The play of Tyrice Thompson this year would suggest the Arizona State senior receiver is a late bloomer.
However, that would be an unfair tag to place on Thompson, who did not get a chance to establish roots at a position until late in his career. Once Thompson did, he showed enough playmaking ability to make the Sun Devils wish he had another year or two of eligibility.
“I could easily say that it would have been nice to be playing there the whole time, but everything happens for a reason,” said Thompson, a Phoenix South Mountain High graduate who played defensive end and tight end before finding a home at receiver. “I don’t gripe and groan about it. …
“When I look back, I’ll think of all of the things I learned at different positions. I got to bump heads with the big linemen as a defensive end and use my speed and agility as a receiver. I’ve learned a lot at each position, which helped me a lot this year.”
Thompson, a 6-foot-5, 220-pounder, has caught 14 passes for 244 yards this season. The Dec. 1 game against Arizona was the most notable of his career, as he scored his first collegiate touchdown and made a superb diving catch to set up a field goal.
“Tyrice has had ups and downs,” quarterback Rudy Carpenter said. “This year, he stepped up. It was great to see him get his first chance to make plays.”
Thompson’s delayed impact is partly because of a slow assimilation to major college football. Midway through the 2006 season, he started to get it.
Last year, then-coach Dirk Koetter had high praise for Thompson’s play on special teams. In spring practice, he was noticed on offense — so much so that new coach Dennis Erickson said Thompson had the best spring on the team.
Through all the growing pains, the effervescent Thompson tried his best to be a vocal leader. Carpenter compared his personality to that of Keegan Herring, the Sun Devils’ chatterbox running back.
“Tyrice is different,” Carpenter said. “He has matured a lot in the time he has been here. He’s become an emotional leader for us.”
Earlier in his career, Thompson often spoke up at the risk of rolling eyes from veteran players.
“It’s part of my personality,” Thompson said. “I didn’t get much respect from the older guys just because I wasn’t playing as much. I’ve always talked a lot, but I’m doing it a little more now.
“When I was a freshman and sophomore, I don’t think the older guys took me seriously because I wasn’t playing. But I always try to bring heart and effort in my play, and try to keep everyone else focused.”
Against Arizona, Thompson’s five-year quest to be an impact player finally culminated early in the second quarter, when Carpenter, under pressure, stepped up in the pocket at the 3-yard line and flipped the ball toward the end zone.
Thompson, who calls himself “The Elevator,” leaped high and outdueled a Wildcat defender for the ball for ASU’s first score of the game. The Sun Devils went on to win, 20-17.

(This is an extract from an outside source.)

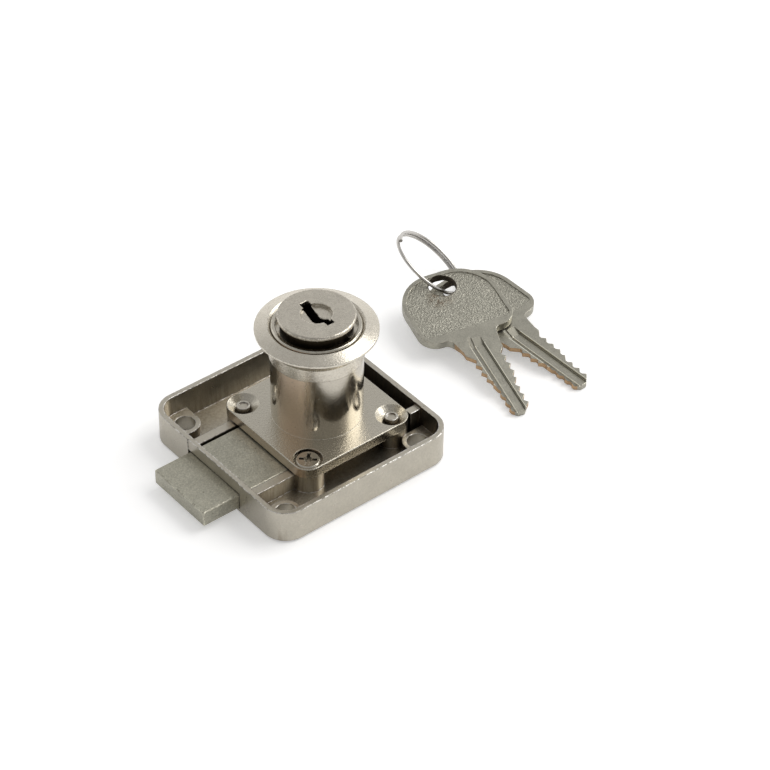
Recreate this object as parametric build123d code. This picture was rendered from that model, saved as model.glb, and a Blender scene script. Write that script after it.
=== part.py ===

“That was my first touchdown, my redemption for everything I went through, for the pain and tears,” Thompson said. “That was my paycheck. All of the things that I focused on paid off in the end. That’s what made it so special.”
With that reward in his football bank, Thompson, who graduated in May, hopes to make more deposits in the future.
“I’ll start working out and see if there’s a place I can play,” Thompson said.
“If not, I have a backup plan because I do have my degree. I think I’ll be playing football again. I have some options. We’ll see.”